Shoplifting has emerged as a hot-button issue in the Bay Area, and beyond. Retail theft is now said to be responsible for $45 billion in annual losses in the U.S., according to one trade association.

Walgreens has blamed organized shoplifting rings for the company’s recent decision to close five out of the 53 Walgreen stores in San Francisco.

The announcement put Walgreens at the center of one of the city’s most acrimonious debates. What started with closure of a small handful of chain drug stores in the city drew national media attention, fueled by increasingly bitter fights over how San Francisco prosecutes crime.

Mayor London Breed told reporters, “They [Walgreens] are saying shoplifting is the primary reason, but I also think when a place is not generating revenue, and when they’re saturated – S.F. has a lot of Walgreens locations all over the city – so I do think that there are other factors that come into play.”

Data that was released by the San Francisco Police Department does not support the explanation announced by Walgreens that it is closing five stores because of organized, rampant retail theft.

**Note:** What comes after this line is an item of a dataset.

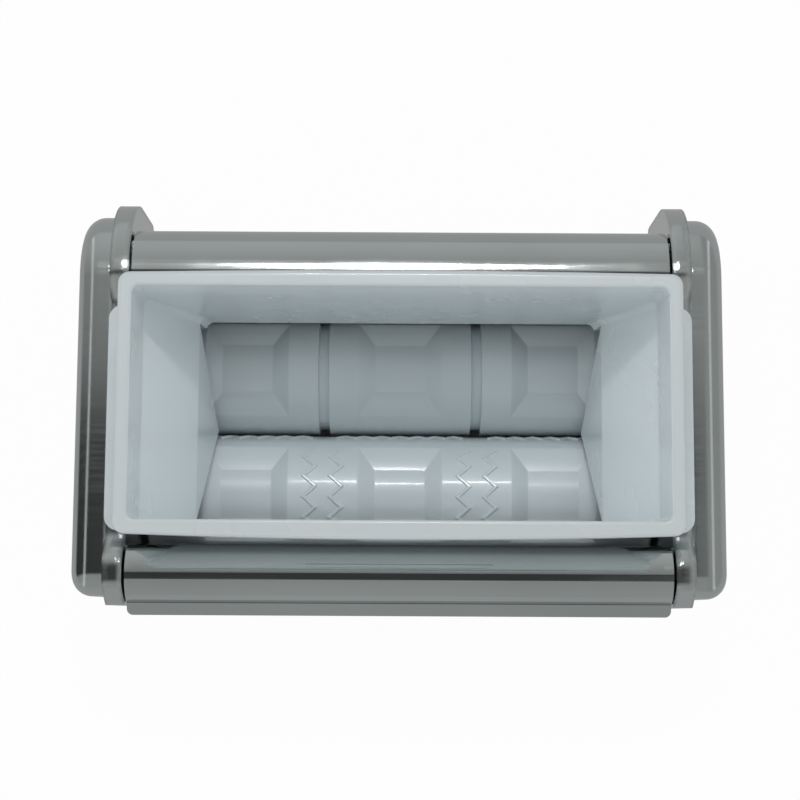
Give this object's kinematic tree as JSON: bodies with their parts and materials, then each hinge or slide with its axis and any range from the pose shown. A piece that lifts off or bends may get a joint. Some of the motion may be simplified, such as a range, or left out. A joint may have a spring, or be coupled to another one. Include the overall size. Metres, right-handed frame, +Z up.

One of the stores that is set to close, located on Ocean Avenue, had only seven reported shoplifting incidents this year and a total of 23 incidents since 2018, the data showed.

Not every shoplifting incident is reported to police, and the five stores slated to close had fewer than two recorded shoplifting incidents a month on average since 2018.

Four years ago Walgreens told shareholders it planned on closing 600 stores nationwide. It wound up closing 769 in 2019.

The Illinois company said in the U.S. Security and Exchange commission filing that it would shutter 200 stores, or fewer than three percent of its 10,000 locations in the U.S. One of several cost saving measures projected to save $1.5 billion in annual expenses by 2022, according to the filings.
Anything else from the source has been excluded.